One thing is certain. Aloha had been a likely bidder for the A & B Block licenses. It was even possible (although unlikely) that they might make a play for C Block licenses, given how aggressively they were building their footprint. This eliminates them from the auction altogether. That has to worry Martin and everyone else who wants to see the competition maximized to drive up auction revenue.
Is the Sale a Done Deal?
And now we get to the interesting part. The transfer of licenses must get approval from the Department of Justice and the FCC. We can expect Justice to whip out the ‘ole rubber stamp and roll over like a good industry lap dog. But the FCC may present sme unexpected difficulties. Although the FCC has abolished an official spectrum cap, it has maintained an “unoffocial” cap and forced regional divestitures when it concluded that a wireless acquisition eliminated too much competition and put too much spectrum in the hands of one provider.
Both Frontline and PISC pressed the FCC to adopt a spectrum cap for the 700 MHz auction. Although the FCC rejected this proposal, both Frontline and PISC raised variations on the idea in their respective Petitions for Recon. AT&T’s actions will certainly add fuel to the fire. Furthermore, because AT&T must file an application with the FCC, Frontline and other AT&T opponents will have the opportunity to press the Commission for conditions and divestitures. In addition, Martin or other FCC Commissioners may have informal discussions with AT&T to see how this is likely to impact AT&T’s bidding behavior.

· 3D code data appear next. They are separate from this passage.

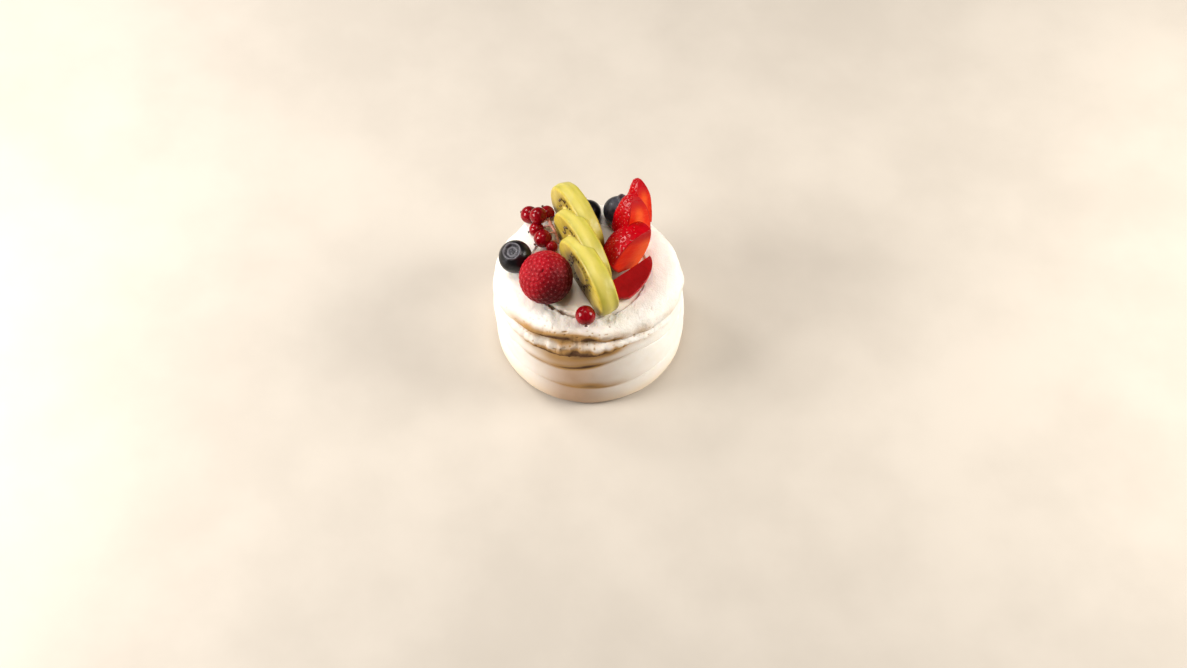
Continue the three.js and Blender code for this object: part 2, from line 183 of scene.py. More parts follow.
def ringFaces(rows, count):
    # quads between neighbouring rings, and a fan at each end to a pole: the first and the last point
    index = 1 + np.arange(rows * count).reshape(rows, count)
    right = np.roll(index, -1, axis=1)
    quads = joined(index[:-1], right[:-1], right[1:], index[1:]).reshape(-1, 4)
    return joined(0, right[0], index[0]), quads, joined(index[-1], right[-1], rows * count + 1)


def withPoles(values):
    # the grid's values in one column, with the mean of the first and the last ring at the poles
    flat = values.reshape((-1,) + values.shape[2:])
    return np.concatenate([values[:1].mean(1), flat, values[-1:].mean(1)])


def makeSurface(name, rings, finish, node, values=None):
    # a closed grid of rings in the place of one node; values may change along the rings or stay the same
    faces = [face for block in ringFaces(*rings.shape[:2]) for face in block.tolist()]
    grids = {key: np.broadcast_to(grid, rings.shape[:2] + np.shape(grid)[2:])
             for key, grid in (values or {}).items()}
    given = {key: withPoles(grid) for key, grid in grids.items()}
    addPiece(name, withPoles(rings), faces, finish, (node,), given)


def makeCopies(name, shapes, finish):
    # many closed grids of one size, shapes[copy, row, point], joined in one mesh
    copies, rows, count = shapes.shape[:3]
    steps = np.arange(copies)[:, None, None] * (rows * count + 2)
    faces = []
    for block in ringFaces(rows, count):
        faces += (block[None] + steps).reshape(-1, block.shape[1]).tolist()
    addPiece(name, np.concatenate([withPoles(shape) for shape in shapes]), faces, finish)


def seedShapes(centres, outward, pointing, size, rows=5, sides=8):
    # a teardrop of a given length, width and thickness: a flat ball drawn to a point along its length
    sweep = np.linspace(0, np.pi, rows + 2)[1:-1][:, None]
    turn = turnsRound(sides)
    along = -np.cos(sweep)
    girth = np.sin(sweep) * (1 - 0.35 * along)
    local = joined(along, girth * np.cos(turn), girth * np.sin(turn))
    centres, outward, pointing = (np.concatenate(part) for part in (centres, outward, pointing))
    zAxis = unit(outward)
    xAxis = unit(pointing - np.sum(pointing * zAxis, axis=-1, keepdims=True) * zAxis)
    axes = np.stack([xAxis, np.cross(zAxis, xAxis), zAxis], axis=-2)
    return centres[:, None, None] + np.einsum("rsk,nkj->nrsj", local * size / 2, axes)


# Shared material tools: a cloud is given as its scale, its contrast and its two colours, and a tint as its
# colour, its strength and, where its mask is eased, the ends of that; colours are 0 to 255 as seen

def shade(colour):
    # a colour in the shader's linear values
    parts = np.array(colour) / 255
    linear = np.where(parts > 0.04045, ((parts + 0.055) / 1.055) ** 2.4, parts / 12.92)
    return (*map(float, linear), 1.0)


def addNode(kind, inputs, tree=None, **settings):
    # sockets are linked and values set; where no tree is named, it is the one that the sockets come from
    linked = {key: value for key, value in inputs.items() if isinstance(value, bpy.types.NodeSocket)}
    tree = tree or next(iter(linked.values())).id_data
    node = tree.nodes.new(kind)
    for key, value in settings.items():
        setattr(node, key, value)
    for key, value in inputs.items():
        if key in linked:
            tree.links.new(value, node.inputs[key])
        else:
            node.inputs[key].default_value = value
    return node


def arithmetic(operation, a, b):
    return addNode("ShaderNodeMath", {0: a, 1: b}, operation=operation).outputs[0]


def times(a, b):
    return arithmetic("MULTIPLY", a, b)


def plus(a, b):
    return arithmetic("ADD", a, b)


def vectorResult(operation, a, b=(0, 0, 0), output=0):
    return addNode("ShaderNodeVectorMath", {0: a, 1: b}, operation=operation).outputs[output]


def spread(value, low, high):
    # 0 at low, 1 at high, eased between them
    inputs = {"Value": value, "From Min": low, "From Max": high}
    return addNode("ShaderNodeMapRange", inputs, interpolation_type="SMOOTHSTEP").outputs[0]


def noiseValue(place, scale, detail=3.0, roughness=0.55):
    inputs = {"Vector": place, "Scale": scale, "Detail": detail, "Roughness": roughness}
    return addNode("ShaderNodeTexNoise", inputs).outputs[0]


def blended(share, low, high):
    # the first colour where the share is 0, the second where it is 1
    return addNode("ShaderNodeMix", {0: share, 6: low, 7: high}, data_type="RGBA").outputs[2]


def tinted(colour, tint, mask):
    # the tint's colour laid over the first one where the mask is
    over, strength, *ends = tint
    share = spread(mask, *ends) if ends else mask
    return blended(times(share, strength), colour, shade(over))


def objectPlace(tree):
    return addNode("ShaderNodeTexCoord", {}, tree).outputs["Object"]


def attributeOf(tree, name, output="Fac"):
    return addNode("ShaderNodeAttribute", {}, tree, attribute_name=name).outputs[output]


def bumped(height, distance, strength):
    inputs = {"Height": height, "Distance": distance, "Strength": strength}
    return addNode("ShaderNodeBump", inputs).outputs[0]


def fineRelief(place, scale, distance, strength):
    # the normal that a fine noise gives
    return bumped(noiseValue(place, scale), distance, strength)


def newGroup(name, inputs, output, kind):
    # an empty group with its named inputs, its one output, and the sockets that they are inside it
    group = bpy.data.node_groups.new(name, "ShaderNodeTree")
    for label, socketKind in inputs.items():
        group.interface.new_socket(label, in_out="INPUT", socket_type="NodeSocket" + socketKind)
    group.interface.new_socket(output, in_out="OUTPUT", socket_type="NodeSocket" + kind)
    given = group.nodes.new("NodeGroupInput").outputs
    return group, given, group.nodes.new("NodeGroupOutput").inputs[output]


def makeMottle():
    # cloudy change of colour: two sizes of noise added, spread round the middle
    group, given, made = newGroup("mottle", {
        "Vector": "Vector", "Scale": "Float", "Contrast": "Float", "Low": "Color", "High": "Color",
    }, "Colour", "Color")
    coarse = noiseValue(given["Vector"], given["Scale"], 2.0)
    fine = noiseValue(given["Vector"], times(given["Scale"], 4.3), 4.0)
    both = plus(times(coarse, 0.65), times(fine, 0.35))
    reach = times(given["Contrast"], 0.3)
    mask = spread(both, arithmetic("SUBTRACT", 0.5, reach), plus(0.5, reach))
    group.links.new(blended(mask, given["Low"], given["High"]), made)
    return group


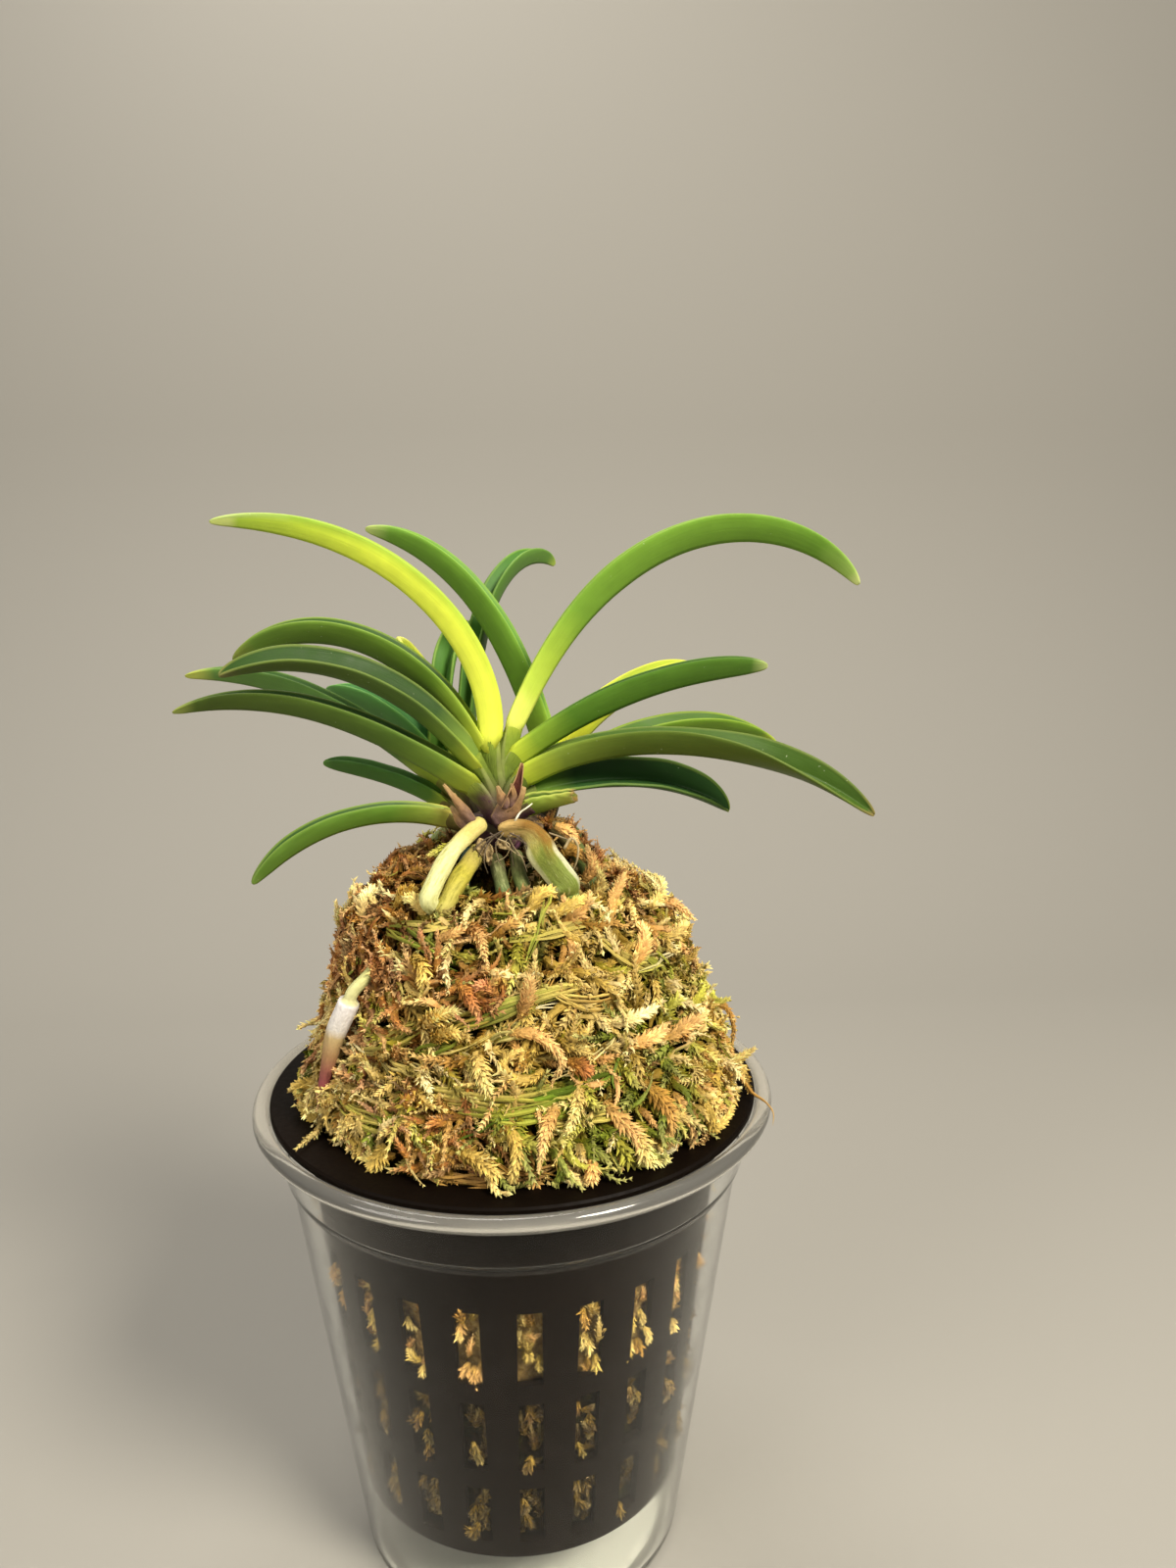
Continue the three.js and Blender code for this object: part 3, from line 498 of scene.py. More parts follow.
def leaf_mesh(name, shape, torn):
    """A folded blade whose foot ends in a tongue on each side."""
    rng = np.random.default_rng(sum(map(ord, name)))
    shares = (1 - (1 - np.linspace(0, 1, LEAF_RINGS)) ** LEAF_CLOSING) * (1.0 if torn else LAST_RING)
    phase = rng.uniform(0, 6.28, 4)
    twist = TWIST * np.sin(3.1 * shares + phase[0]) * shares
    point, along = middle_line(shape, shares)
    side, opening = leaf_axes(shape, along, shares, twist)
    marks, inside = section_marks()
    tongue = TONGUE * np.sin(np.pi * marks ** 0.9) ** 0.7
    points = []
    for i, share in enumerate(shares):
        depth = float(leaf_depth(shape, share, torn))
        full = float(leaf_depth(shape, min(share, shape.tip), torn))
        sink = 0.5 * depth + 0.15 * (full - depth)
        keel = KEEL * min(1, 0.35 + depth / shape.depth) * min(1, 0.2 + depth / (0.3 * shape.depth))
        depth = max(depth, 0.15) * (1 + 0.02 * math.sin(9 * share + phase[1]))
        section = both_halves(blade_half(depth, math.radians(shape.spread), keel), (-1, 1))
        pull = -tongue * max(0.0, 1 - share * shape.length / TONGUE_FADE)
        wave = MARGIN_WAVE * np.sin(26 * share + phase[2] + 3 * marks) * (marks > 0.8)
        points.append(point[i] + side[i] * (section[:, :1] + wave[:, None])
                      + opening[i] * (section[:, 1:] - sink) + along[i] * pull[:, None])
    if torn:
        ragged = rng.uniform(-1.3, 0.4, len(marks)) + 1.5 * np.sin(7 * marks + 1) - 1
        for back, share in ((1, 1.0), (2, 0.6), (3, 0.25)):
            points[-back] = points[-back] + along[-1] * (ragged * share)[:, None]
    return skin(points, shares, across=marks, inside=inside)


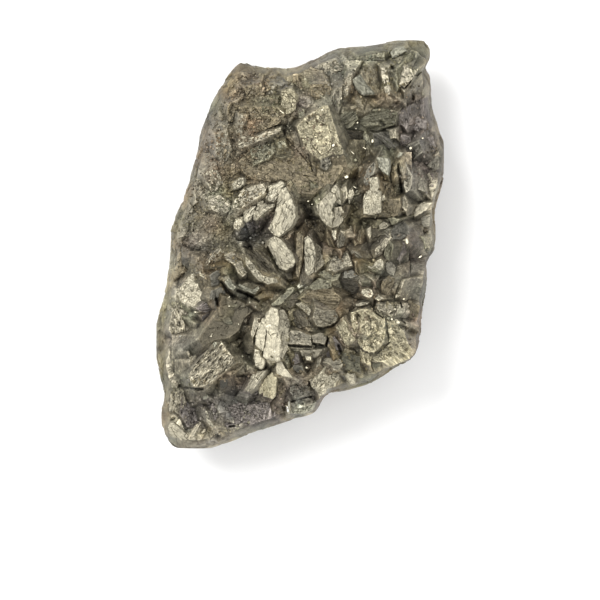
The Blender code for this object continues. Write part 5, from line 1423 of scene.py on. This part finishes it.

It is likely that the FCC will not decide the applications until after the auction occurs. A license transfer of this size would be expected to take 4-6 months. But that puts AT&T in an awkward position. If it bids strongly and wins significant licenses, the Commission may reject the transfer or force divestitures where AT&T has acquired significant spectrum blocks. OTOH, if AT&T sits the auction out, it may find its spectrum advantage compromised by ceding the field to Verizon or some other bidder. Alternatively, AT&T can hold off filing the application until after the auction, although this raises potential problems with the Commission’s anti-collusion rules. But these problems are manageable and waiting until after the auction to file the transfer application woul give AT&T flexibility to propose divestitures (if necessary) based on its actual acquisitions rather than try to shape a strategy for moving the license transfer through while everyone is still uncertain about the ultimate outcome of the auction.
Final Thoughts?
Not really. There are a lot of potential warm ups and side games yet to come. SpectrumCo, the cable consortium, has not signaled whether it will try to bid in this auction. Given that anonymous bidding makes blocking impossible, the incentive to show up and bid is greatly reduced — especially when they still can’t figure out how to use the spectrum they bought last time. Google and other Silicon Valley folks have yet to make clear whether they will try to bid themselves or back a more experienced/pre-existing wireless player, or whether they play at all. A lot also depends on whether the credit crisis is really over or whether the would be bidders like Frontline will find it hard to scare up the billions needed to bid. We can expect a lot of lawyers to work this Thanksgiving holiday, however, because all these deals and agreements need to get resolved by December 3. Makes me rather glad I’m no longer in private practice.